First up is "The Sins of Rebethany Chastain." In this beautifully blocked monologue, Kate Guyton tells the story of what sent Rebethany to prison. Ms. Guyton has a white trash twang, and the tale she tells is a comic set of grievances centering around a bicycle and jealousy of a girl in her class. Yes, there’s a crime involved, but it’s a convoluted path in the telling. It’s beautifully rendered, by playwright, director, and actress alike.

"Hate Male" is also the story of a white trash woman (AC Smallwood), but this monologue is not comic. It starts with a vitrolic, foul-mouthed diatribe against an unseen guard on the other side of invisible bars. The woman has suffered sexual abuse, and her behavior and language alternate between sweet come-ons and hateful insults. The innocent-faced Ms.

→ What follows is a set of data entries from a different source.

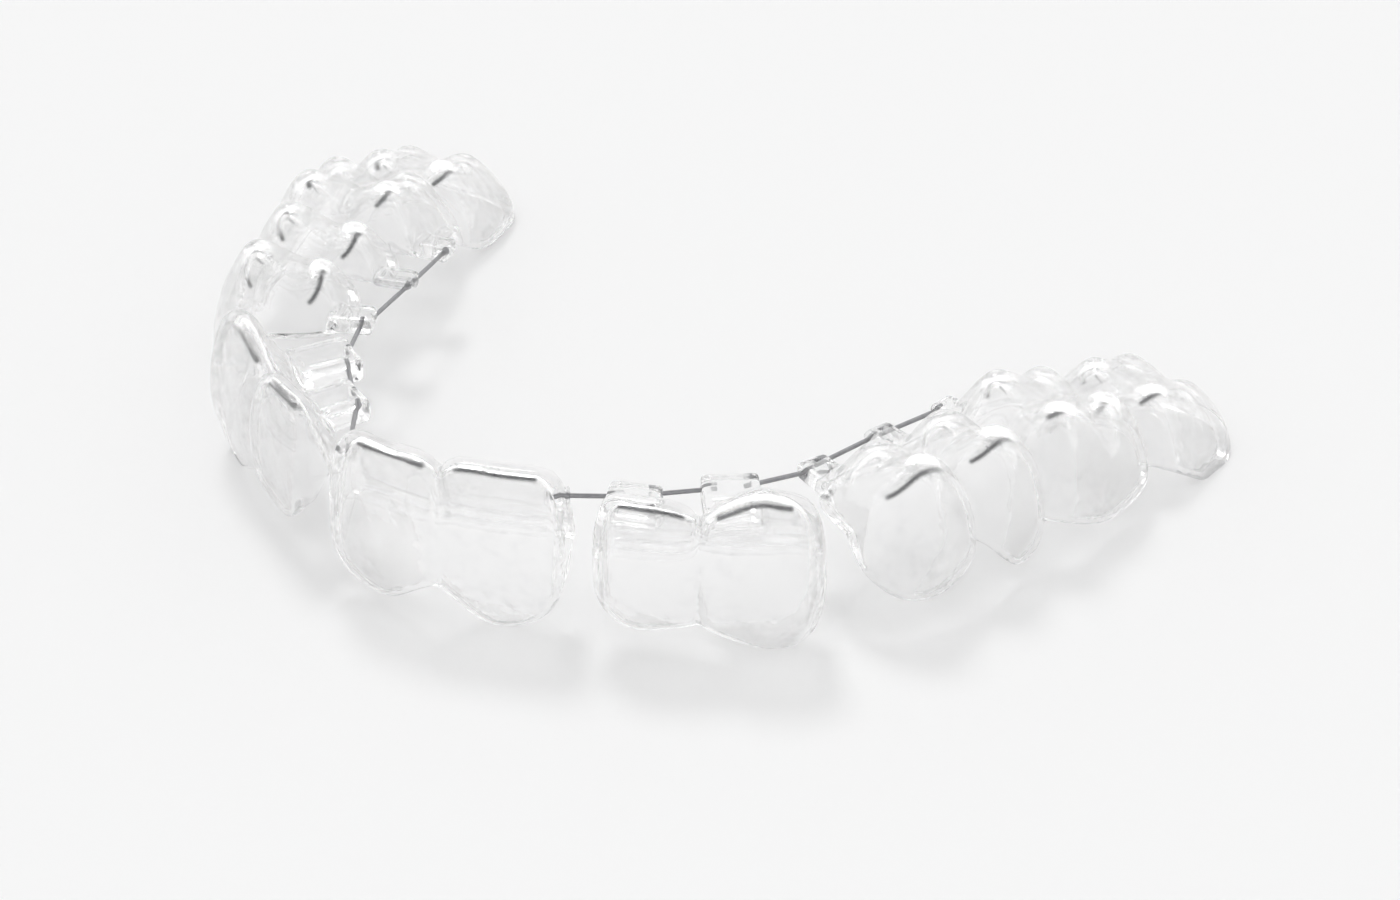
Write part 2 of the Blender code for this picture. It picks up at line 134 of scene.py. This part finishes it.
# Segments: side and number of each tooth in it, along the arch
SEGMENTS = {
    "shell_front": [("l", 0), ("r", 0)],
    "shell_canine_r": [("r", 1), ("r", 2)],
    "shell_canine_l": [("l", 1), ("l", 2)],
    "shell_molar_r": [("r", 3), ("r", 4), ("r", 5), ("r", 6)],
    "shell_molar_l": [("l", 3), ("l", 4), ("l", 5), ("l", 6)],
}

# Pads on the tongue side: tooth, centre, length along the wire, reach from the wire to the tooth, height
PADS = [
    (1, (10.45, -13.35, 7.95), 3.3, 3.1, 1.7),
    (2, (14.25, -8.75, 7.35), 3.6, 3.8, 1.7),
    (3, (16.8, -3.1, 6.5), 2.3, 2.6, 1.2),
    (4, (17.9, 3.0, 5.85), 2.2, 2.3, 1.2),
    (5, (19.2, 9.0, 5.05), 2.0, 2.2, 1.2),
]
PAD_OVER = 0.42             # plastic beyond the wire on its free side
PAD_EDGE = 0.3              # bevel round a pad
PAD_EDGE_STEPS = 4

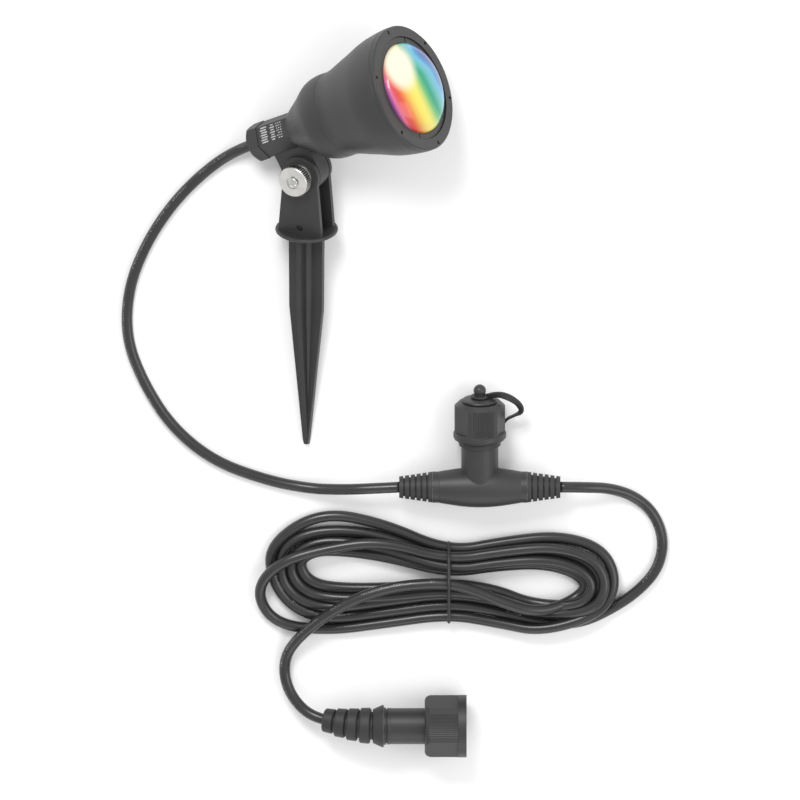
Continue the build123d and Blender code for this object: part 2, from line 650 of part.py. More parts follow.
LAMP = list(NODES)[: list(NODES).index("cord_lead")]
boxes = [NODES[name].bounding_box() for name in LAMP]
low = [min(getattr(b.min, axis) for b in boxes) for axis in "XYZ"]
high = [max(getattr(b.max, axis) for b in boxes) for axis in "XYZ"]
print("lamp box", [round(v, 2) for v in low], [round(v, 2) for v in high])
print("bottom centre", round((low[0] + high[0]) / 2, 2), round((low[1] + high[1]) / 2, 2), round(low[2], 2))
for name in ("gland_grommet", "tee_body", "cap_nut", "coupling_nut", "plug_boot"):
    box = NODES[name].bounding_box()
    print(name, [round(v, 1) for v in (*box.min, *box.max)])
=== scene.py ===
"""Colour-changing garden spotlight on a ground stake, with its lead, inline tee, hank and plug."""

import logging
import math
import random
from dataclasses import dataclass, field
from enum import Enum
from typing import Any, Callable, Iterable, Sequence

import bmesh
import bpy
from mathutils import Matrix, Vector

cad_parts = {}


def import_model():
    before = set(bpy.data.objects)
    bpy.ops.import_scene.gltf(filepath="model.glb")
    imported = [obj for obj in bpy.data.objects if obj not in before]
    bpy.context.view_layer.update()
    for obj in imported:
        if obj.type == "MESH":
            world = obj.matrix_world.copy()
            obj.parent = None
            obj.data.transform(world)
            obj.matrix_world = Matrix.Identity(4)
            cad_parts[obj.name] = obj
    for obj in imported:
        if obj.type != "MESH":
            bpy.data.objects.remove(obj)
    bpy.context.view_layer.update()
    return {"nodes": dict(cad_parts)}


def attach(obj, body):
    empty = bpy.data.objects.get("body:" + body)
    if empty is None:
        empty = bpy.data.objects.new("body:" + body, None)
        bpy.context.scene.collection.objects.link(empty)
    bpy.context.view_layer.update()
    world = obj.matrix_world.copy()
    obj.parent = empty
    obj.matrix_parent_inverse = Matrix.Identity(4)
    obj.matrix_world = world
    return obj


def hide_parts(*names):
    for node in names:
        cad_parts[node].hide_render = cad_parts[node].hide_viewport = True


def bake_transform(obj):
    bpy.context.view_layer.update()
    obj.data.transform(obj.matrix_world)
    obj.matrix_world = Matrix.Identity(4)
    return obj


LOG = logging.getLogger("spotlight")
MM = 0.001
Point = tuple[float, float, float]


def mm(points: Iterable[Sequence[float]]) -> list[Vector]:
    """Turn points in millimetres into vectors in metres.

    Args:
        points: The points, in millimetres.

    Returns:
        The same points in metres.
    """
    return [Vector(p) * MM for p in points]


# ------------------------------------------------------------------ frames
@dataclass(frozen=True)
class Place:
    """A sub-assembly's own frame: an origin in millimetres and two axes."""

    origin: Vector
    x_axis: Vector
    z_axis: Vector

    @property
    def y_axis(self) -> Vector:
        """The third axis."""
        return self.z_axis.cross(self.x_axis)

    def at(self, x: float, y: float, z: float) -> Vector:
        """Give a point of this frame, in metres in the shared frame."""
        return (self.origin + self.x_axis * x + self.y_axis * y + self.z_axis * z) * MM


@dataclass(frozen=True)
class LampPose:
    """How the lamp lies on the table, in the driving angles of the frame."""

    pivot: Point = (-24.97, 41.12, 25.33)
    stake_rise: float = 7.2
    roll: float = 25.7
    elevation: float = 28.7
    axis_offset: float = 27.0

    def yoke(self) -> Place:
        """Give the yoke's frame: x the way the lamp faces, z up the stake."""
        rise, roll = math.radians(self.stake_rise), math.radians(self.roll)
        up = Vector((0, math.cos(rise), math.sin(rise)))
        across = Vector((0, -math.sin(rise), math.cos(rise)))
        side = Vector((1, 0, 0)) * math.cos(roll) + across * math.sin(roll)
        return Place(Vector(self.pivot), side, up)

    def head(self) -> Place:
        """Give the head's frame: x away from the pivot, z forwards along the lamp."""
        yoke, lift = self.yoke(), math.radians(self.elevation)
        forward = yoke.x_axis * math.cos(lift) + yoke.z_axis * math.sin(lift)
        away = yoke.z_axis * math.cos(lift) - yoke.x_axis * math.sin(lift)
        return Place(Vector(self.pivot) + away * self.axis_offset, away, forward)


TEE_CENTRE = Vector((82.35, -167.4, 16.45))
BRANCH = Place(TEE_CENTRE, Vector((1, 0, 0)), Vector((0, 1, 0)))
HEAD_FRONT = 98.6  # from the head frame's origin to the bezel's face
SHARP_ANGLE = math.radians(35)  # edges sharper than this stay crisp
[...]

Smallwood, with a bruise around her right eye, nails the character.

While "Hate Male" was spoken to a prison guard, "January’s Alibi" is spoken to police interrogators who are questioning a woman (Tanya Freeman) in the shooting death of her child’s father. There’s a lot of foul language in this play too, but it’s repeatedly followed by "excuse my French," with some questioning of how crude the French must be to come up with all these cuss words. There are a lot of comic elements in the writing, but the tone isn’t fully comic. This woman seems unusually enthusiastic about her young son, Allegro Junior (although his father has an entirely different first name). Since four-year-old Allegro was at least a witness of the murder, the tone wavers a bit between comedy and seriousness. It doesn’t quite work, but the blocking and acting are first-rate.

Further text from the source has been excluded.